Here $m_{AB} = -4$ and $m_{BC} = -\tfrac{1}{3}$, which are not equal. Therefore, these three points are not collinear.

The area test would give a non-zero value, corresponding visually to a triangle with some thickness.

(iii) Points $(0,0), (2,2), (5,5)$

Label them:

• $A(0,0)$
• $B(2,2)$
• $C(5,5)$

Compute slopes:

$$m_{AB} = \frac{2 - 0}{2 - 0} = 1$$ $$m_{BC} = \frac{5 - 2}{5 - 2} = \frac{3}{3} = 1$$

Thus $m_{AB} = m_{BC} = 1$. Therefore, these three points are collinear.

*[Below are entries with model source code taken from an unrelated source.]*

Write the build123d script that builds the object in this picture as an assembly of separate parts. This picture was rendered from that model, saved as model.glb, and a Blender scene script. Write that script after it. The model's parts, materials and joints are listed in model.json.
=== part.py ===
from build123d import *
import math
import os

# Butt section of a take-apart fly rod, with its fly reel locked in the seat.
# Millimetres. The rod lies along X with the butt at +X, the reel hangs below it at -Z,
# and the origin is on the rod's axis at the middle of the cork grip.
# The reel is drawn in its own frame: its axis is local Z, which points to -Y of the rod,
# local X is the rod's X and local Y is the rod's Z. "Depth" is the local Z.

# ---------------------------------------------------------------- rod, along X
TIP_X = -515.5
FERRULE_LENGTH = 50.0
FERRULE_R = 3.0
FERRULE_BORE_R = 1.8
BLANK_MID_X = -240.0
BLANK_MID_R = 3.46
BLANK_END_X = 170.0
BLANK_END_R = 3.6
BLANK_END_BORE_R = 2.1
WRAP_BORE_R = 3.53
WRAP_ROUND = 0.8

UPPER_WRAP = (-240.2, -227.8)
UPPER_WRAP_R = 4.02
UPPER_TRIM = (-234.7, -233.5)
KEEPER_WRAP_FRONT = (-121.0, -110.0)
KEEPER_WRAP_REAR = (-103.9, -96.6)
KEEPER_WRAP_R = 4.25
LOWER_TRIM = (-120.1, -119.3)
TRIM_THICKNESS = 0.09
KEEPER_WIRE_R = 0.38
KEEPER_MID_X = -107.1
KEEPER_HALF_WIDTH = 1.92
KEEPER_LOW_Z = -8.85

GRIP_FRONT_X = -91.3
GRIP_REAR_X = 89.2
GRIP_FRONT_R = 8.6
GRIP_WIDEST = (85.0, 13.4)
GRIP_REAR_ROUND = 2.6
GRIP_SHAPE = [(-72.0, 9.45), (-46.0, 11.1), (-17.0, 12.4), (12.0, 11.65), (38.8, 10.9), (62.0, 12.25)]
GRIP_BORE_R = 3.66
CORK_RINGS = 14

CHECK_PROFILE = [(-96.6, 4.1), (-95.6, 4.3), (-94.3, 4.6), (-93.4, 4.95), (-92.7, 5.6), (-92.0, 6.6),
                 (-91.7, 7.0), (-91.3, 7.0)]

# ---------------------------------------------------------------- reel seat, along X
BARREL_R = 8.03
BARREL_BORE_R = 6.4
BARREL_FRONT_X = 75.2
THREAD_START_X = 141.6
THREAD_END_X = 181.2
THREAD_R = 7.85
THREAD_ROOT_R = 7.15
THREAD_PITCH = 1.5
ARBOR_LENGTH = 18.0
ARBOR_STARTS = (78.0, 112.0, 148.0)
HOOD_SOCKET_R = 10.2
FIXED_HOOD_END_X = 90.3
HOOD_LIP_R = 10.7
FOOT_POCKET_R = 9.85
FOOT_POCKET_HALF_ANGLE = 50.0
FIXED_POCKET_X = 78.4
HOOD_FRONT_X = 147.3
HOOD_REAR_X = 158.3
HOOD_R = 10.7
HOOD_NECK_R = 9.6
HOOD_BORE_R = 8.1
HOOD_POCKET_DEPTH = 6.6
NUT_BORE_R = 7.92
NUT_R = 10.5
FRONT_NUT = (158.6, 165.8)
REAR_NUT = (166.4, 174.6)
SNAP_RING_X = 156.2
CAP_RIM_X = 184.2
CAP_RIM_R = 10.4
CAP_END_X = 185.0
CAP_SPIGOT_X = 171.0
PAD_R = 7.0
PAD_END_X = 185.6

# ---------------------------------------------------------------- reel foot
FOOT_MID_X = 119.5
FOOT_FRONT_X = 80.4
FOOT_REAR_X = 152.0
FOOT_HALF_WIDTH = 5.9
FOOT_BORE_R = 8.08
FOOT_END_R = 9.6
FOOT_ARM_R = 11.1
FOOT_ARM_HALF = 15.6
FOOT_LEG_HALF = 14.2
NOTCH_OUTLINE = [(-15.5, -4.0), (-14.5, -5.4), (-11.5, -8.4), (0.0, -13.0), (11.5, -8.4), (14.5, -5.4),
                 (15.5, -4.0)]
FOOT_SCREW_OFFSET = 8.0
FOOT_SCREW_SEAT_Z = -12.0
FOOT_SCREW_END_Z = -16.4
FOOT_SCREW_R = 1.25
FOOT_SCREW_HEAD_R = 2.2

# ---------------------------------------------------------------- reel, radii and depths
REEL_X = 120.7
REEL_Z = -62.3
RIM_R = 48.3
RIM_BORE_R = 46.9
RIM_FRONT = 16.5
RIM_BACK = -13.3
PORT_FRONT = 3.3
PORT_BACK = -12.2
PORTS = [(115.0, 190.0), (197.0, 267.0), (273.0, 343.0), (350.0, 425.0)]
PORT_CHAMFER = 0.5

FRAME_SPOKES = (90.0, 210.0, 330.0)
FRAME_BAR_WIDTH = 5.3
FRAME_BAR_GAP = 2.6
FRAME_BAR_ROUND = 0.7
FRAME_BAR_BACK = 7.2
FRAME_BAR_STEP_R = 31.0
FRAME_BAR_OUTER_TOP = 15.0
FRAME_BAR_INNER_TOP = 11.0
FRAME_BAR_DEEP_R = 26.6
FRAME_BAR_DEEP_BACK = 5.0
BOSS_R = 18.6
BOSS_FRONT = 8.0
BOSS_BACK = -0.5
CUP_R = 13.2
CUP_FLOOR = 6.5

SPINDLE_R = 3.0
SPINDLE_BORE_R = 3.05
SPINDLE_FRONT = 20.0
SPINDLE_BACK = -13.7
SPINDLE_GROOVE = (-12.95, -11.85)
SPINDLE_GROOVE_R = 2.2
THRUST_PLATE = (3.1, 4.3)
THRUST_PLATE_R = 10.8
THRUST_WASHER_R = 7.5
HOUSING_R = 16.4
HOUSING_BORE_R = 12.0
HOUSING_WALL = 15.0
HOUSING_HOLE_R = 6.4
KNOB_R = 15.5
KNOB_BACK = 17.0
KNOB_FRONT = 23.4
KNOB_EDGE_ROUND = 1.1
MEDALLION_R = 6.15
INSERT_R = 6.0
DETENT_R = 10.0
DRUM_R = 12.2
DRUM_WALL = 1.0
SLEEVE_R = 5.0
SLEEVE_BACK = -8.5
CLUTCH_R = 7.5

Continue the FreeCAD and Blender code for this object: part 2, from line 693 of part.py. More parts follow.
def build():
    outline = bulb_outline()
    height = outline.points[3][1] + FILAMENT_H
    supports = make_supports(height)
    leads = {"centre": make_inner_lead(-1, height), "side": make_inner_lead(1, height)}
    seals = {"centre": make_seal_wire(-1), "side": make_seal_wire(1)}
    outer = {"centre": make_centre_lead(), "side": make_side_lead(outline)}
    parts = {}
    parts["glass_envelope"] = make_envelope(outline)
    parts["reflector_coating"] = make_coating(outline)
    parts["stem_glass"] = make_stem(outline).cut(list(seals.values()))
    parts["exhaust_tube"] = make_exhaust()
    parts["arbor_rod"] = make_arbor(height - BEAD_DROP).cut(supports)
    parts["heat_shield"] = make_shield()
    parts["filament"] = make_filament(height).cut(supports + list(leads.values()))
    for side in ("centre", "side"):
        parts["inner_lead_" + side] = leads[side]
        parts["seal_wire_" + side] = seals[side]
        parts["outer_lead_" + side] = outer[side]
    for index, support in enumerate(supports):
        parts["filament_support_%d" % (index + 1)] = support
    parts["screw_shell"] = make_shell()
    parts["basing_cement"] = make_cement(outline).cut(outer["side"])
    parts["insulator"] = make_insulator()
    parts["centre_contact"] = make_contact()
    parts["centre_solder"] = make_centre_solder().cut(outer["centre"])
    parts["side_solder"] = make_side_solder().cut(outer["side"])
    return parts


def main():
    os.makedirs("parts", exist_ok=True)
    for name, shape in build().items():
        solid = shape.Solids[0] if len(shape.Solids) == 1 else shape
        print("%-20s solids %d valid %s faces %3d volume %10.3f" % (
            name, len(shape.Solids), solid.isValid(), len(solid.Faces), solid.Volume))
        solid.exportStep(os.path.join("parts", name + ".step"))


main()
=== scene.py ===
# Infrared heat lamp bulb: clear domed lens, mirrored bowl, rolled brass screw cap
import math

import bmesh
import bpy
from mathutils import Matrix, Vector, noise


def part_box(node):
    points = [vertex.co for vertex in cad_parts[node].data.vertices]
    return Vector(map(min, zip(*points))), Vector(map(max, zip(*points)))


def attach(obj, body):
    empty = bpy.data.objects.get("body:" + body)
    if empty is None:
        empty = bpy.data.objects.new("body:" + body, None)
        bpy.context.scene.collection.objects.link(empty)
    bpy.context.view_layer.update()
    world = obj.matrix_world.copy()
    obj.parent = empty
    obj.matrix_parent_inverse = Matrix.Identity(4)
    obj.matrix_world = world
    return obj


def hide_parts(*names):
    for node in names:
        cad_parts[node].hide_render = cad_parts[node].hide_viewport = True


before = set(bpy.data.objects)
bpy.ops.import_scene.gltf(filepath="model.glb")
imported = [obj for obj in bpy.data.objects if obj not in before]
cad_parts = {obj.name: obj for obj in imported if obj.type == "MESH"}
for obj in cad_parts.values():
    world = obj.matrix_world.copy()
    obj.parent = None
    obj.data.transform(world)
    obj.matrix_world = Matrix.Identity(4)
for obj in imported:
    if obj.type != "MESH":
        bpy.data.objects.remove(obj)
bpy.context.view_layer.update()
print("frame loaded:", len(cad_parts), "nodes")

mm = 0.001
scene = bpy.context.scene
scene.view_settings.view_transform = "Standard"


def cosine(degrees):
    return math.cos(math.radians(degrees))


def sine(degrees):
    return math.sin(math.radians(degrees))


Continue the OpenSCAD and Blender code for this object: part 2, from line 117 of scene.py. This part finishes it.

You might recognize that all points satisfy the equation $y = x$, which is exactly the line passing through these three points.

---

Summary of Answers

• (i) $(1, 3), (–1, –1), (–2, –3)$: Collinear
• (ii) $(1, 1), (2, –3), (–1, –2)$: Not collinear
• (iii) $(0, 0), (2, 2), (5, 5)$: Collinear

---

What the Visualization Shows

• A Cartesian grid centered in the canvas.
• Three points from the currently selected set, shown as bright neon circles.
• The triangle formed by connecting the three points.
• If the computed area is very close to zero, the visualization:
  • Draws a straight neon line passing exactly through the three points.
  • Displays Collinear in neon green-like text.
• If not, it:
  • Shows the triangle with a filled neon face.
  • Displays Not Collinear.

You can:

• Switch between (i), (ii), and (iii).
• Slightly adjust the coordinates of each point to see how a nearly straight configuration becomes exactly collinear.
• Adjust the zoom level to explore the geometry more clearly.

The purpose is to connect the algebraic test (slope / area) with a visual feeling for collinearity: the triangle “collapses” into a line when its area becomes zero.